» **Given exercise**
Quote the material below exactly as written, from the first line to the line that holds "ways to build", endpoints included.

» **Provided material**
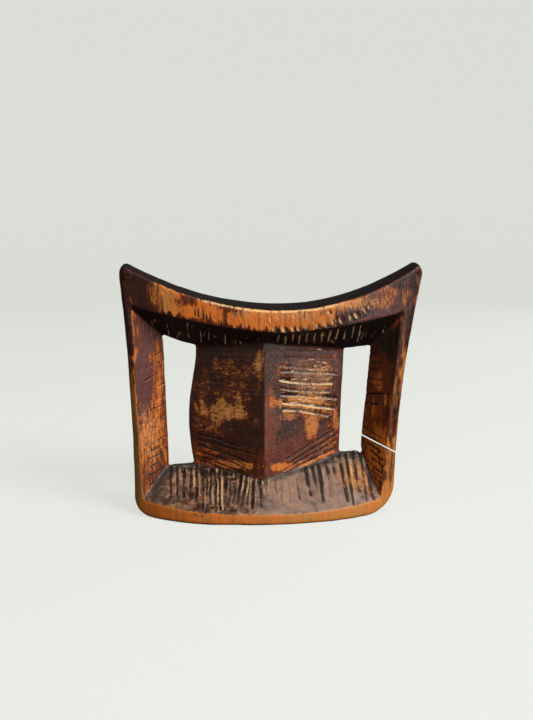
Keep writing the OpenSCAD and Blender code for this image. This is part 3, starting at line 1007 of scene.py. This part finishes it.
class Shader:
    """Short ways to build one material's nodes."""

    def __init__(self, name):
        self.material = bpy.data.materials.new(name)
        self.material.use_nodes = True
        self.tree = self.material.node_tree
        self.surface = self.tree.nodes["Principled BSDF"]
        self.place = self.tree.nodes.new("ShaderNodeTexCoord").outputs["Object"]

    def put(self, socket, value):
        if isinstance(value, bpy.types.NodeSocket):
            self.tree.links.new(value, socket)
        else:
            socket.default_value = value

    def field(self, name):
        node = self.tree.nodes.new("ShaderNodeAttribute")
        node.attribute_name = name
        return node.outputs["Fac"]

    def noise(self, size, detail, roughness):
        """Noise whose grains are about size millimetres, one size for each axis."""
        stretch = self.tree.nodes.new("ShaderNodeMapping")
        stretch.inputs["Scale"].default_value = [1 / (s * MM) for s in size]
        self.put(stretch.inputs["Vector"], self.place)
        node = self.tree.nodes.new("ShaderNodeTexNoise")
        node.inputs["Scale"].default_value = 1.0
        node.inputs["Detail"].default_value = detail
        node.inputs["Roughness"].default_value = roughness
        self.put(node.inputs["Vector"], stretch.outputs["Vector"])
        return node.outputs["Fac"]

    def math(self, kind, a, b):
        node = self.tree.nodes.new("ShaderNodeMath")
        node.operation = kind
        self.put(node.inputs[0], a)
        self.put(node.inputs[1], b)
        return node.outputs[0]

    def times(self, a, b):
        return self.math("MULTIPLY", a, b)

    def step(self, value, low, high, start=0.0, end=1.0):
        node = self.tree.nodes.new("ShaderNodeMapRange")
        node.interpolation_type = "SMOOTHSTEP"
        for socket, number in zip(node.inputs[1:5], (low, high, start, end)):
            socket.default_value = number
        self.put(node.inputs["Value"], value)
        return node.outputs["Result"]

    def add_share(self, value, extra, share):
        """value + (extra - 0.5) * share"""
        return self.math("ADD", value, self.times(self.math("SUBTRACT", extra, 0.5), share))

    def mix(self, share, a, b):
        node = self.tree.nodes.new("ShaderNodeMix")
        node.data_type = "RGBA"
        self.put(node.inputs["Factor"], share)
        self.put(node.inputs["A"], a)
        self.put(node.inputs["B"], b)
        return node.outputs["Result"]

    def bump(self, height, depth):
        node = self.tree.nodes.new("ShaderNodeBump")
        node.inputs["Strength"].default_value = 1.0
        node.inputs["Distance"].default_value = depth * MM
        self.put(node.inputs["Height"], height)
        return node.outputs["Normal"]


def bare_colour(s, warm, streak, fibre, grain):
    """Tan to orange wood with darker grain."""
    bare = s.mix(s.step(warm, 0.1, 0.9), linear(*TAN), linear(*ORANGE))
    bare = s.mix(s.step(streak, 0.45, 0.7, 0, grain), bare, linear(*DEEP))
    return s.mix(s.step(fibre, 0.5, 0.68, 0, grain), bare, linear(*DEEP))


def patina_and_sheen_colour(s, warm, streak, mottle):
    """Near-black to red-brown patina, with a painted violet sheen in places."""
    reddish = s.step(s.add_share(warm, streak, 1.2), 0.35, 1.0)
    coat = s.mix(reddish, linear(*PATINA), linear(*RED_PATINA))
    # The violet cast is a painted sheen.
    violet_sheen = s.step(s.add_share(s.field("violet_sheen"), mottle, 0.9), 0.3, 0.95)
    return s.mix(s.times(violet_sheen, 0.85), coat, linear(*VIOLET_SHEEN))


def wear_level(s, dash, speck, mottle):
    """How worn the patina is, broken up into dashes, specks and blotches."""
    wear = s.add_share(s.field("wear"), speck, 0.6)
    wear = s.add_share(wear, s.noise(dash, 4, 0.6), 1.1)
    return s.add_share(wear, mottle, 0.5)


def rub_in_lines_and_highlights(s, colour, dust_and_sheen, speck, fibre, mottle):
    """Dark lines in the cuts, and pale crests beside them, partly pale wood and partly painted
    highlights, that dust dulls.
    """
    line = s.step(s.add_share(s.add_share(s.field("line"), speck, 0.35), mottle, 0.35), 0.26, 0.62)
    colour = s.mix(s.times(line, 0.9), colour, linear(*GRIME_AND_SHADE))
    pale = s.step(s.add_share(s.add_share(s.field("pale"), speck, 1.0), fibre, 0.5), 0.3, 0.8)
    pale = s.times(pale, s.math("SUBTRACT", 1.0, s.times(dust_and_sheen, 0.5)))
    return s.mix(s.times(pale, 0.75), colour, linear(*PALE_AND_HIGHLIGHT))


def relief(s, fibre, speck, mottle):
    """Fine bumps that the mesh is too coarse for."""
    height = s.math("ADD", s.times(fibre, 0.3), s.times(speck, 0.2))
    return s.bump(s.math("ADD", height, mottle), 0.4)


def worn_and_lit_wood(name, roughness, shine, grime_and_shade_colour, dash, grain):
    """Dark patina over bare wood, with painted shade, sheen and highlights, steered by the fields
    that the surface carries.
    """
    s = Shader(name)
    fibre = s.noise((0.55, 0.55, 9), 5, 0.6)
    streak = s.noise((2.0, 2.0, 38), 4, 0.6)
    mottle = s.noise((3.0, 3.0, 4.2), 6, 0.65)
    speck = s.noise((0.8, 0.8, 0.8), 4, 0.6)

    warm = s.add_share(s.field("warm"), mottle, 1.0)
    wear = wear_level(s, dash, speck, mottle)
    worn = s.step(wear, 0.42, 0.82)
    coat = patina_and_sheen_colour(s, warm, streak, mottle)
    thin = s.mix(0.55, coat, linear(*RED_PATINA))
    colour = s.mix(s.step(wear, 0.2, 0.5), coat, thin)
    colour = s.mix(worn, colour, bare_colour(s, warm, streak, fibre, grain))

    dust_and_sheen = s.step(s.add_share(s.field("dust_and_sheen"), mottle, 1.1), 0.2, 0.95)
    colour = s.mix(s.times(dust_and_sheen, 0.8), colour, linear(*DUST_AND_SHEEN))
    grime = s.add_share(s.add_share(s.field("grime"), speck, 0.5), fibre, 0.4)
    grime = s.step(grime, 0.18, 0.85)
    colour = s.mix(s.times(grime, 0.93), colour, linear(*grime_and_shade_colour))
    colour = rub_in_lines_and_highlights(s, colour, dust_and_sheen, speck, fibre, mottle)

    rough = s.math("ADD", s.times(worn, 0.14), roughness)
    rough = s.math("MAXIMUM", rough, s.times(dust_and_sheen, 0.6))
    rough = s.math("MAXIMUM", rough, s.times(grime, 0.5))
    s.put(s.surface.inputs["Base Color"], colour)
    s.put(s.surface.inputs["Roughness"], s.add_share(rough, speck, 0.3))
    s.put(s.surface.inputs["Specular IOR Level"], shine)
    s.put(s.surface.inputs["Normal"], relief(s, fibre, speck, mottle))
    return s.material


# ---- floor, light and camera


def bowl_mesh():
    """A round floor, sizes in metres, that curves up into a wall on every side."""
    flat, bend, rise, sides, steps = 2.0, 0.8, 2.6, 96, 16
    profile = [(0.001, 0.0), (flat, 0.0)]
    for k in range(1, steps + 1):
        angle = np.pi / 2 * k / steps
        profile.append((flat + bend * np.sin(angle), bend * (1 - np.cos(angle))))
    profile.append((flat + bend, rise))
    around = np.linspace(0, 2 * np.pi, sides, endpoint=False)
    points = [(r * np.cos(a), r * np.sin(a), z) for r, z in profile for a in around]
    faces = []
    for ring in range(len(profile) - 1):
        for k in range(sides):
            low, following = ring * sides, (k + 1) % sides
            faces.append((low + k, low + following, low + sides + following, low + sides + k))
    mesh = bpy.data.meshes.new("floor")
    mesh.from_pydata(points, [], faces)
    mesh.shade_smooth()
    return mesh


def stage_floor():
    """The pale floor, evenly lit by a glow of its own that the wood neither shows nor catches."""
    floor = add_object("floor", bowl_mesh())
    s = Shader("pale_sheet")
    looks = {
        "Base Color": (0.15, 0.15, 0.15, 1),
        "Roughness": 1.0,
        "Specular IOR Level": 0.0,
        "Emission Color": linear(*FLOOR),
        "Emission Strength": 0.8,
    }
    for name, value in looks.items():
        s.surface.inputs[name].default_value = value
    floor.visible_glossy = False
    floor.visible_diffuse = False
    floor.data.materials.append(s.material)


def soft_light(name, at, aim_height, size, power, colour):
    light = bpy.data.lights.new(name, "AREA")
    light.shape = "RECTANGLE"
    light.size, light.size_y = size
    light.energy = power
    light.color = colour
    lamp = add_object(name, light)
    lamp.location = at
    ahead = Vector((0, 0, aim_height)) - Vector(at)
    lamp.rotation_euler = ahead.to_track_quat("-Z", "Y").to_euler()


def light_the_stage():
    world = bpy.data.worlds.new("studio")
    bpy.context.scene.world = world
    world.use_nodes = True
    sky = world.node_tree.nodes["Background"]
    sky.inputs["Color"].default_value = DAYLIGHT
    sky.inputs["Strength"].default_value = DAYLIGHT_STRENGTH
    for name, looks in LIGHTS.items():
        soft_light(name, *looks)


def place_camera():
    """The photograph's viewpoint: a little left of the middle and just above the horns."""
    turn, rise = np.radians(CAMERA_TURN), np.radians(CAMERA_RISE)
    back = Vector((np.sin(turn) * np.cos(rise), -np.cos(turn) * np.cos(rise), np.sin(rise)))
    camera = bpy.data.cameras.new("camera")
    camera.lens = CAMERA_LENS
    camera.sensor_width = SENSOR_WIDTH
    camera.clip_start = 0.01
    holder = add_object("camera", camera)
    holder.location = (Vector(CAMERA_AIM) + back * CAMERA_DISTANCE) * MM
    holder.rotation_euler = back.to_track_quat("Z", "Y").to_euler()
    bpy.context.scene.camera = holder
    bpy.context.scene.view_settings.view_transform = "Standard"


# ---- put together


def weathered_block():
    """The whole block's surface, its finish with the painted shade, sheen and highlights, and the
    member that owns each triangle.
    """
    solids = [solid(name) for name in MEMBERS]
    gap_points = crack_faces(solids)
    surface = Surface(*block_mesh(solids, gap_points))
    surface.points = surface.smoothed(surface.points, EDGE_ROUNDS)
    member = nearest_members(surface.points, solids)
    soften_corners(surface, member)
    weights = {k: surface.smoothed((member == k).astype(float), 2) for k in range(len(MEMBERS))}
    normals = surface.normals()
    finish_and_light = FinishAndLight(surface.points)
    patches = face_patches(surface.points, surface.smoothed(normals, 2), weights)
    tool_marks(finish_and_light, patches, surface.points)
    for work in (weather_and_light_saddle, weather_and_light_column, weather_and_light_posts, weather_and_light_base):
        work(finish_and_light, patches)
    resting = surface.points[:, 2] < RESTING_BAND
    finish_and_light.depth[resting] = np.minimum(finish_and_light.depth[resting], 0)
    surface.points = surface.points + normals * finish_and_light.depth[:, None]
    shade_creases(finish_and_light, surface, surface.normals())
    owner, crack = cut_members(surface, member, solids, gap_points)
    return surface, finish_and_light, owner, crack


def open_crack(points, faces, crack, sign):
    """Moves one side of the crack back by half the gap, fading out along the post."""
    height, normal, half_gap = crack
    moved = points.copy()
    chosen = np.unique(faces)
    fade = np.clip(1 - np.abs(height[chosen]) / CRACK_FADE, 0, 1)
    moved[chosen] += sign * half_gap * fade[:, None] * normal
    return moved


def build_members():
    surface, finish_and_light, owner, crack = weathered_block()
    normals = surface.normals()
    woods = {slot: worn_and_lit_wood(slot, *looks) for slot, looks in WOODS.items()}
    for k, name in enumerate(MEMBERS):
        faces = surface.triangles[owner == k]
        points = surface.points
        if k in (RIGHT_UPPER, RIGHT_LOWER):
            points = open_crack(points, faces, crack, 1 if k == RIGHT_UPPER else -1)
        piece = member_piece(name + "_carved", points, normals, faces, finish_and_light)
        piece.data.materials.append(woods[SLOTS[name]])
        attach(piece, "root")
        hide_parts(name)


stage_floor()
light_the_stage()
place_camera()
build_members()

» **Task solution**
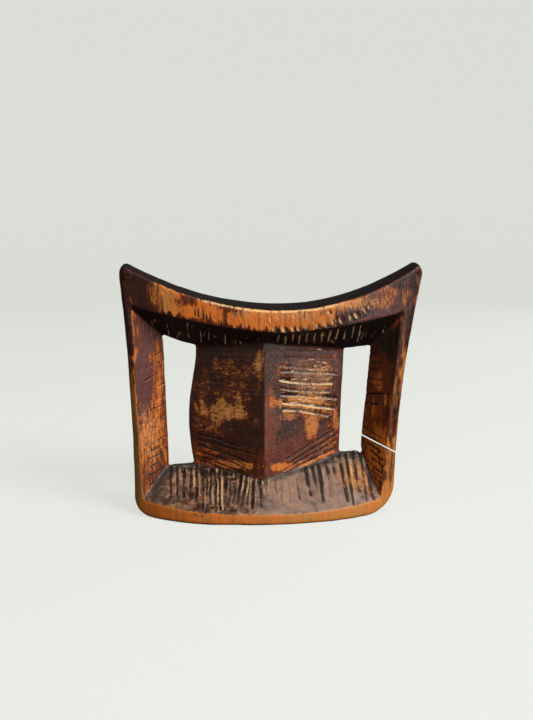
Keep writing the OpenSCAD and Blender code for this image. This is part 3, starting at line 1007 of scene.py. This part finishes it.
class Shader:
    """Short ways to build one material's nodes."""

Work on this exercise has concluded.